10 of 628 comments (clear)

  1. Progress? by danielrm26 · · Score: 5, Funny

    Among the various 'improvements': ability to search by date has been eliminated, as has the ability to deep link to a single post.

    Well damn - I hope they don't "improve" it too much more.

    --
    dmiessler.com -- grep understanding knowledge
    1. Re:Progress? by forrestt · · Score: 5, Interesting

      Well, there might be a more practical reason than they simply don't care about standard HTML. It appears the main problem is they don't tell the doctype. That would take them an extra 118 bytes PER REQUEST to include the type. That means, according to the 1000 requests per second mentioned in the article, they are saving 115Kbps in transfer rates by not including the doctype. It doesn't seem like much, but it is the same thing that got airlines to stop serving food. And this is just the Doctype. I'm sure they cut bites out wherever they can.

  2. hmmmm by meatspray · · Score: 5, Funny

    "Spelling: Google wrote its own spell checker, and maintains that nobody know as many spelling errors as it does. The amount of computing power available at the company means it can afford to begin teaching the system which words are related -- for instance "Imperial", "College" and "London". It's a job that many CPU years, and which would not have been possible without these thousands of machines. "When you have tons of data and tons of computation you can make things work that don't work on smaller systems," said Hölzle. One goal of the company now is to develop a better conceptual understanding of text, to get from the text string to a concept. "

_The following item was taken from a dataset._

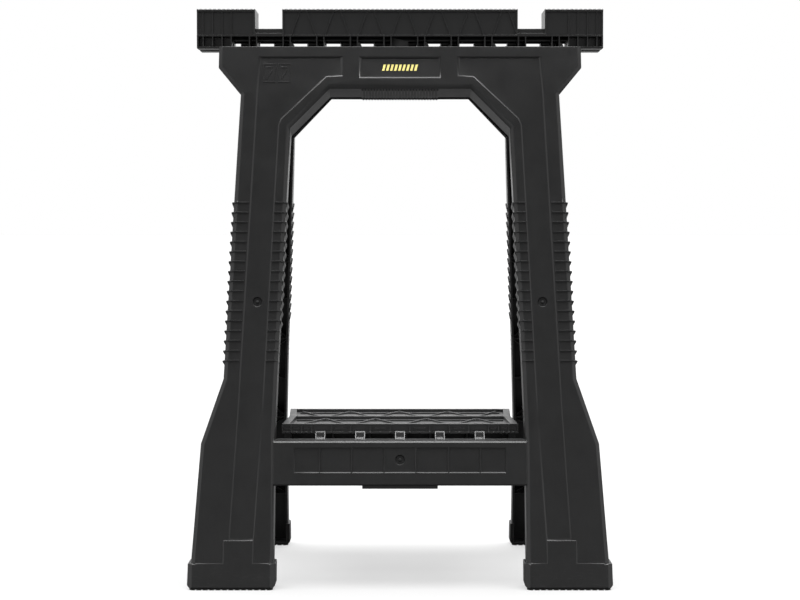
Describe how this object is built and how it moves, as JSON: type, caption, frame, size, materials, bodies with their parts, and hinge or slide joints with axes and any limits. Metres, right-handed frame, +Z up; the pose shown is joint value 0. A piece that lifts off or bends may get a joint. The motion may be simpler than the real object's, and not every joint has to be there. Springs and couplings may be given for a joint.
{
  "type": "folding sawhorse",
  "caption": "Folding sawhorse: two moulded A-frame legs pinned under a slotted, ribbed beam, with a tray shelf that folds up between the legs.",
  "frame": {"origin": "on the floor, under the middle of the beam", "axes": "+X along the beam, -Y the front frame's side, +Z up"},
  "size_m": [0.585, 0.4304, 0.81],
  "materials": {
    "black_plastic": "fine textured moulding",
    "zinc_steel": "zinc plated",
    "foot_rubber": "matt",
    "yellow_print": "hot-foil print"
  },
  "bodies": {
    "front_frame": {"front_frame": "black_plastic", "hinge_pin_1": "zinc_steel", "hinge_pin_2": "zinc_steel", "hinge_pin_3": "zinc_steel", "hinge_pin_4": "zinc_steel", "hinge_pin_5": "zinc_steel", "hinge_pin_6": "zinc_steel", "hinge_pin_7": "zinc_steel", "hinge_pin_8": "zinc_steel", "hinge_pin_9": "zinc_steel", "hinge_pin_10": "zinc_steel", "front_shelf_rod": "zinc_steel", "front_foot_pad_left": "foot_rubber", "front_foot_pad_right": "foot_rubber"},
    "back_frame": {"back_frame": "black_plastic", "back_shelf_rod": "zinc_steel", "back_shelf_ring_1": "black_plastic", "back_shelf_ring_2": "black_plastic", "back_shelf_ring_3": "black_plastic", "back_shelf_ring_4": "black_plastic", "back_shelf_ring_5": "black_plastic", "back_foot_pad_left": "foot_rubber", "back_foot_pad_right": "foot_rubber"},
    "front_shelf": {"front_shelf": "black_plastic", "shelf_mid_rod": "zinc_steel"},
    "back_shelf": {"back_shelf": "black_plastic"}
  },
  "joints": [
    {"name": "main_hinge", "type": "hinge", "parent": "front_frame", "child": "back_frame", "pos_m": [0, 0, 0.762], "axis": [-1, 0, 0], "range_deg": [0, 24.79]},
    {"name": "front_shelf_hinge", "type": "hinge", "parent": "front_frame", "child": "front_shelf", "pos_m": [0, -0.138, 0.194], "axis": [1, 0, 0], "range_deg": [0, 68.4]},
    {"name": "shelf_mid_hinge", "type": "hinge", "parent": "front_shelf", "child": "back_shelf", "pos_m": [0, 0, 0.2035], "axis": [-1, 0, 0], "range_deg": [0, 161.5]}
  ],
  "couplings": [
    {"joint": "front_shelf_hinge", "follows": "main_hinge", "ratio": 2.755},
    {"joint": "shelf_mid_hinge", "follows": "main_hinge", "ratio": 6.511}
  ]
}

    Next up: Grammar and Content

  3. Dumb by JavaLord · · Score: 5, Insightful

    Why would you remove the search by date function? That is insanely useful when you are looking for posts about a particular product, especially tech products where you might only want the most recent posts, or you might be searching for an oudated product.

  4. Re:A little respect by dave-tx · · Score: 5, Insightful
    who are we to question the removal of features?

    We're the users. That's our right as users. If nobody questions the decision to remove features, then how does Google know what features we liked?

    There's absolutely nothing wrong with constructive criticism, even with respect to a "free" service.

    --

    >> "What would the robut do? Frame someone!"

  5. Hey Google: you're being evil... by Anonymous Coward · · Score: 5, Interesting

    Try to search for a number using Beta and you'll see how broken it is.

    Also, it creeped me out to no end discovering this morning that my Gmail cookie is really a "Google Accounts" cookie which will now be attached to my Usenet forays via Google as well. I personally don't want the line between public and private conversations to be muddied like that, and I definitely don't want a unified cookie straddling both domains.

    Finally, the interface leaves a lot to be desired. The layout is cluttered and junky now whereas it was clean and simple before. I'm not enthralled by the Javascript hooks. Threading seems to be worse than ever (and still not done by message-ID or References - when I asked Google why this was via email, the response was "too difficult"... *boggle*) and the CLI-esque search ability is degenerating into a GUI mess; where one line of text and a CR would before get you to the page you wanted, it now can take that plus several additional mouse gestures and clicks.

    This is a sad day, to see a useful tool become so f**ked up for no apparent good reason. I can only hope and pray for a reversion.

  6. Direct Linking is still possible... by aridg · · Score: 5, Informative

    You can still do a deep link to a single article, if you like....

    Navigate to the thread, for example this comp.arch thread. Choose the post you want to link to, and click on "Show Options". Two of the options are "print", which is a link to a "printable" version of the article, and "Show original", which is a link to the article with all the headers.

    One more step (or simple URL hack) from this display is "view parsed" which gives a friendly HTML version -- for example, try this link.

  7. Re:RTFM by pbrammer · · Score: 5, Informative

    You are wrong. You are not on the new Google Groups page. There is sort by date, but not search by date. You want to look at groups-beta.google.com, not groups.google.com.

  8. Deep linking is still very much possible! by Ivan+Todoroski · · Score: 5, Informative

    Who was the idiot that started this rumor?

    Each message in a thread has a named HTML anchor, try this for instance. It will show the whole thread, but position you at an exact message in the middle.

    The only problem is there is no easy way to get this URL, you have to find the anchor by looking at the HTML source (Firefox's "View Selection Source" feature helps a lot).

    Also, if you click on the "Options" link by the individual message, you get a "Show original" link, which shows just the message, verbatim.

    And from there, you can click on "View parsed", and see just the pretty message, without the rest of the thread.

    So there's your deep-linking. I agree it's not obvious how to do it at the moment, but the ability is obviously still there. Give it some time, it's still a beta!

    These quirks and the "Server Error" bugs are to be expected, they'll work it out.

    As for the new browsing interface itself, I kinda like it. It integrates and borrows some stuff from their excellent Gmail interface.

    It hides quoted text by default (you can expand it with single click), so you don't have to scroll through some morons quoting of a whole message just to add a few words, it keeps a history of groups you recently visited, it allows you to bookmark topics you are interested in, etc. I do find it an improvement over the old interface.

    The only thing is the missing date search, I agree there, that was definitely useful feature. If enough people complain, maybe they'll bring it back.

    Also, someone else complained that you cannot browse by group anymore... bullshit, it's staring you right in the face, it's the "Browse all of Usenet" link.

  9. Don't like how the Google Usenet archive evolves? by martin-k · · Score: 5, Interesting
    If you don't like how Google's Usenet search engine and archive evolves (neither do I; Dejanews was tops for its time and things went downhill from there), help the competition... :-)

    I already have an archive of around 600 million messages (nearly everything sans binaries from 2000 till today; just a couple of terabytes) and intend to create a public Usenet search engine. As I am using Usenet myself on a daily basis, I know what *I* want in a Usenet search engine, and that's quite different from what Google gives us.